The most fundamental change in West Midlands local government in more than 30 years is on the horizon. Chief Reporter Paul Dale looks at what it will mean and the issues that still need to be overcome...
It is now a question of when, not if, councils will be freed from the yoke of Whitehall domination.
And the West Midlands - a region once regarded as famously dysfunctional and notorious for petty tribal wars between its various constituent parts - appears to have achieved the impossible.
It has united around a common theme - the formation of city-region status - and is close to persuading the Government to grant it sweeping new powers.
Talks on Thursday between West Midlands council leaders, key regional stakeholders and Local Government Minister David Miliband, were described as extremely constructive.
The odds are now firmly in favour of a summer White Paper setting out in detail Government proposals for city-regions, with Greater Birmingham at the forefront of the new system.
One local government representative who attended the Miliband talks said: "This is not a lobbying exercise. We have won the city-region argument.
"This is now about developing something that actually works, where central Government can have the trust that we can actually deliver."
What, exactly, is a city-region and how will it differ from existing local authority arrangements?
Supporters of the idea are keen to point out what a city-region is not. It will not mean re-inventing the West Midlands County Council. In fact, it should not involve the creation of costly new bureaucracies to any great extent.
It is actually about Government handing councils far greater powers to decide - working in partnership with each other - strategies for economic development, regeneration, transport, housing and skills.
Crucially, a proportion of budgets from quangos such as Advantage West Midlands and the Learning and Skills Council would be handed to the city-region, which would also have limited tax raising powers.
The Birmingham city-region could have a budget of more than #750 million a year and, equally crucially, would enjoy executive powers to spend that money without having to go through the existing time-consuming process of seeking approval from various quangos and the Government Office.
There would be more freedom to raise taxes, to borrow and to form arms-length companies.
It is the tax-raising potential, which would be capped to a maximum amount to be decided by the Government, that could allow the city-region to develop a transportation fund for key regional projects - with the redevelopment of New Street Station a major priority.
These are exactly the types of freedoms enjoyed by major European and American city-regions, but denied by Britain's centralised form of government. It has not mattered which political party ran the country; certainly since 1974 UK Governments have had an instinctive mistrust of local government which has been viewed as profligate, inefficient and in need of firm control.
The tide is turning, as was made clear by the publication this week of a Government paper on devolving decision making which makes it clear that no change is not an option.
In a forward, entitled The importance of cities, the paper states: "A central principle of the Government's established economic approach is to devolve decision making to the most appropriate level, finding the correct mix of decentralisation and devolution to local and regional levels.
"This makes it imperative for regions, cities and local authorities to have clarity of purpose, strong leadership, good organisational ability and flexibility along with the necessary policy levers."

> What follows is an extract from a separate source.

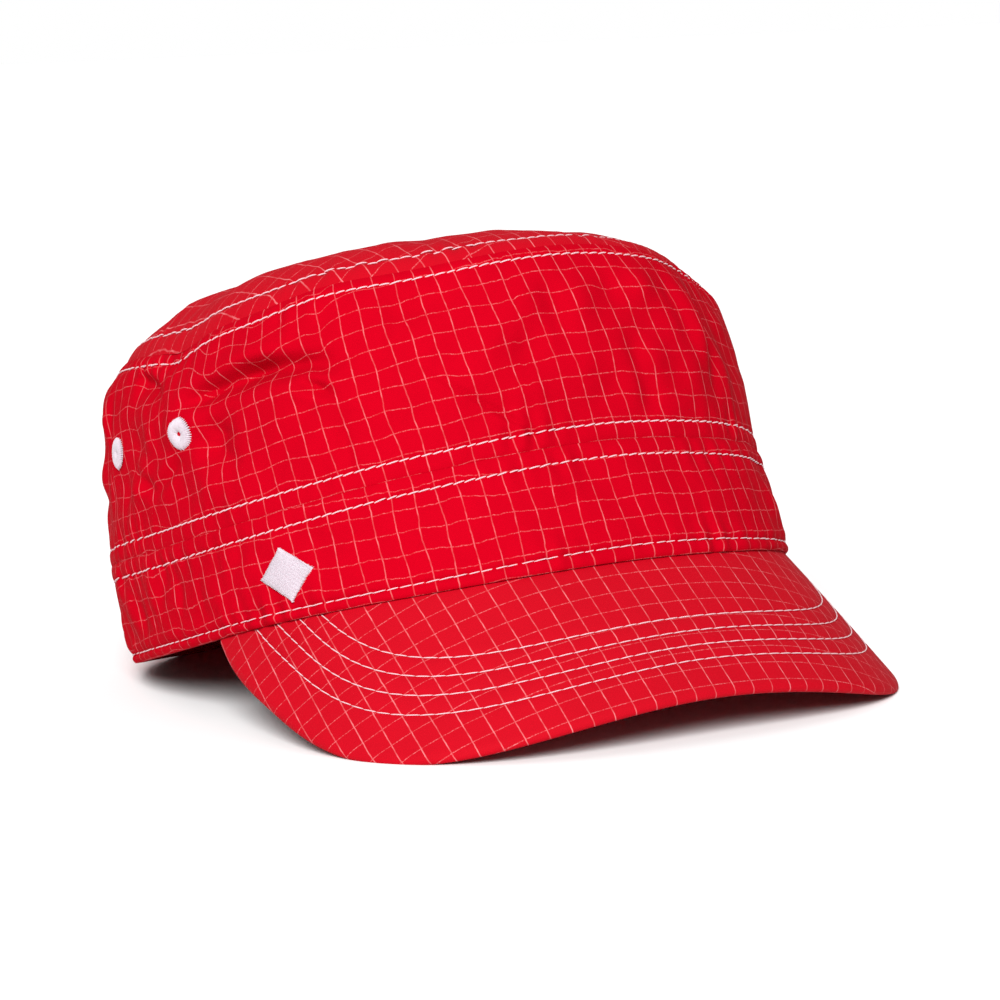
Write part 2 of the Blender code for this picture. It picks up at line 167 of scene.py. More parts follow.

The document also accepts both the economic and political argument for allowing city-regions to have greater powers to decide their own future, pointing out that most of the leading UK regions, including Birmingham and Manchester, are still not punching their weight when compared to major European cities.
There is of course much work to be completed before the Birmingham city-region gets under way, not least reaching a decision about the physical boundaries of such a region.
The latest thinking from the leaders of the seven metropolitan councils is that they, plus Telford & Wrekin Council, should form the city-region, which would be controlled by an executive committee of the council leaders and business representatives.
The committee would agree challenging targets with the Government to deliver sustainable long-term improvements to jobs, prosperity and quality of life.
The former Labour MEP Simon Murphy has been appointed as the #90,000-a-year project director to help "deliver the vision".
Mr Miliband, however, may be thinking about a larger city-region. The Institute for Public Policy Research, a left-leaning thinktank close to New Labour, recently published a discussion document setting out the case for a Greater Birmingham city-region based on 13 local authorities - the seven Mets plus councils in Warwickshire, Staffordshire and Worcestershire.
He may also be considering the possibility that a directly-elected mayor should provide the political leadership for a city-region covering such a large area, on the basis that an executive committee would not provide the decisive decision-making the Government wishes to see.
Work will also need to take place on the disaggregation of the budgets of Advantage West Midlands and the Learning and Skills Council in order to decide the proportion that should be handed over to the city-region. The precise working arrangements between the city-region and AWM and the LSC must be approved.
But the most difficult issue of all, with the greatest potential to cause friction, is what to call the city-region?
Mr Miliband has referred to Greater Birmingham, but such a title would not be to the liking of the Black County councils or Coventry, where suspicion of Birmingham's domination remains an issue.
Simon Murphy sidesteps the name issue, preferring instead to highlight the remarkable unanimity between the West Midlands councils that has promoted the city-region to the top of the political agenda.
"It is about taking more control of our own destiny and the end product will be better paid jobs, more of them, and value added to the economy," he said.